Was mich erschreckt, ist der tiefe Graben, der sich durchs deutsche Meinungsbild in Sachen Guttenberg zieht. Volkes Meinung ist geprägt vom Schein. Das spricht für eine erfolgreiche Imagepflege. Herr Guttenberg gibt sich eloquent, wohl gekleidet und volksnah. Ein Mann von Adel. Und ein Macher eben. Aber wie sieht die Wirklichkeit aus? An diesem so makellos scheinenden Lack kratzte nun eine ganze Webgemeinde. Ohne Internet, so die Experten, wäre sein Rücktritt wohl nicht denkbar. Besonders der Aufruf von 23.000 Doktoranden gegen Guttenberg dürfte ihm den letzten Rest gegeben haben. Natürlich sollten solche Aktionen (besonders wie die gemeinschaftliche Dokumentation der Guttenberg-Plagiate auf dem GuttenPlag Wiki) nicht zum Tagesgeschäft werden (Oder doch?). Ist Guttenberg also freiwillig gegangen? Wohl nicht ganz.

Wird sich Guttenberg nun völlig aus der Politik zurückziehen oder hofft er auf eine zweite Chance? Entsteigt er als geläuterter Sünder wie Phoenix eines Tages aus der Asche hervor? Es deutet einiges daraufhin, dass er in seiner Rücktrittsrede bereits den Grundstock für ein Comeback gelegt hat.

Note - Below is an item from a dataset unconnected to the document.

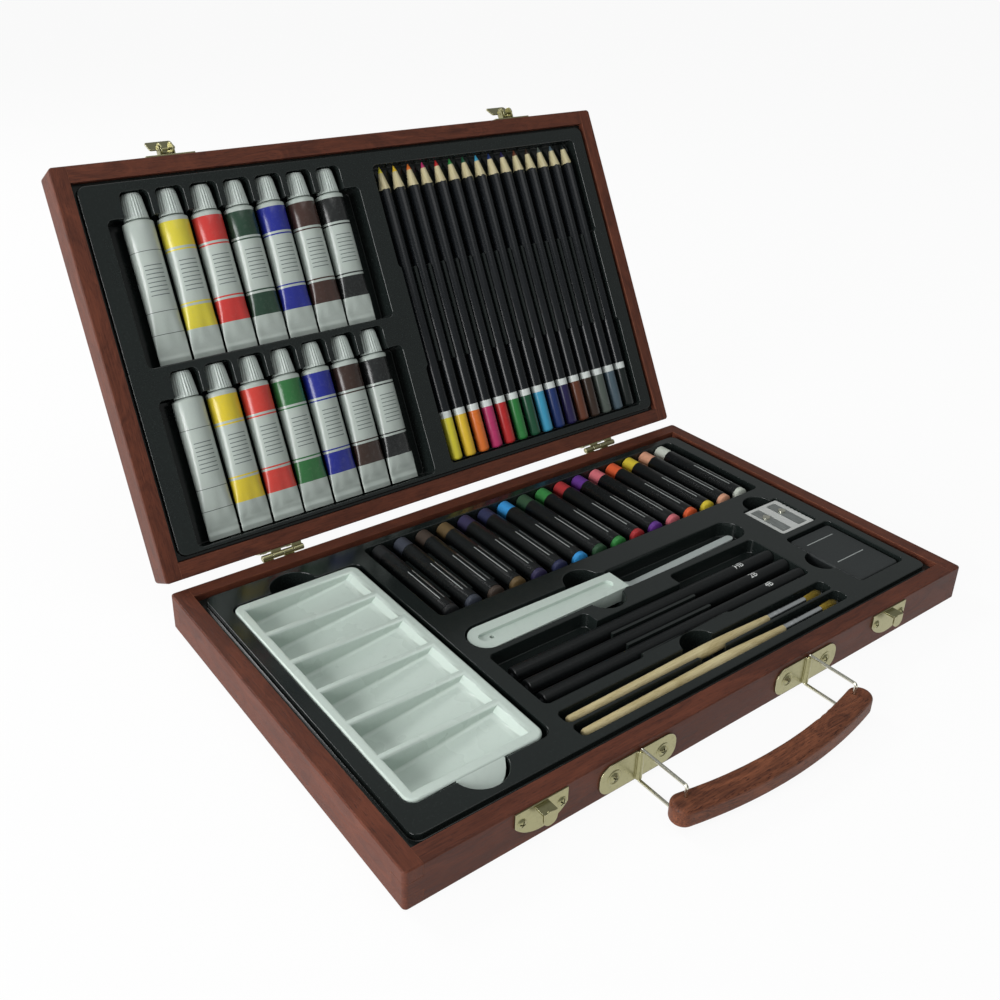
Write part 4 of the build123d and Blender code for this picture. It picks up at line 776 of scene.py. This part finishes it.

Auch wenn er sich bisher redegewandt und volksnah gab, so wenig interessierte ihn – nach meiner Meinung – das Volk selbst. Es war lediglich Selbstzweck. Ihn interessierten nur die Wählerstimmen, um an die Macht zu kommen. Wie volksnah er wirklich war, beweist das Beispiel Opel: Zunächst wollte Guttenberg Opel den Märkten überlassen, staatliche Hilfen lehnte er ab. Die Arbeitnehmer interessierten ihn dabei wenig. Erst, als es opportun erschien, änderte er die Richtung.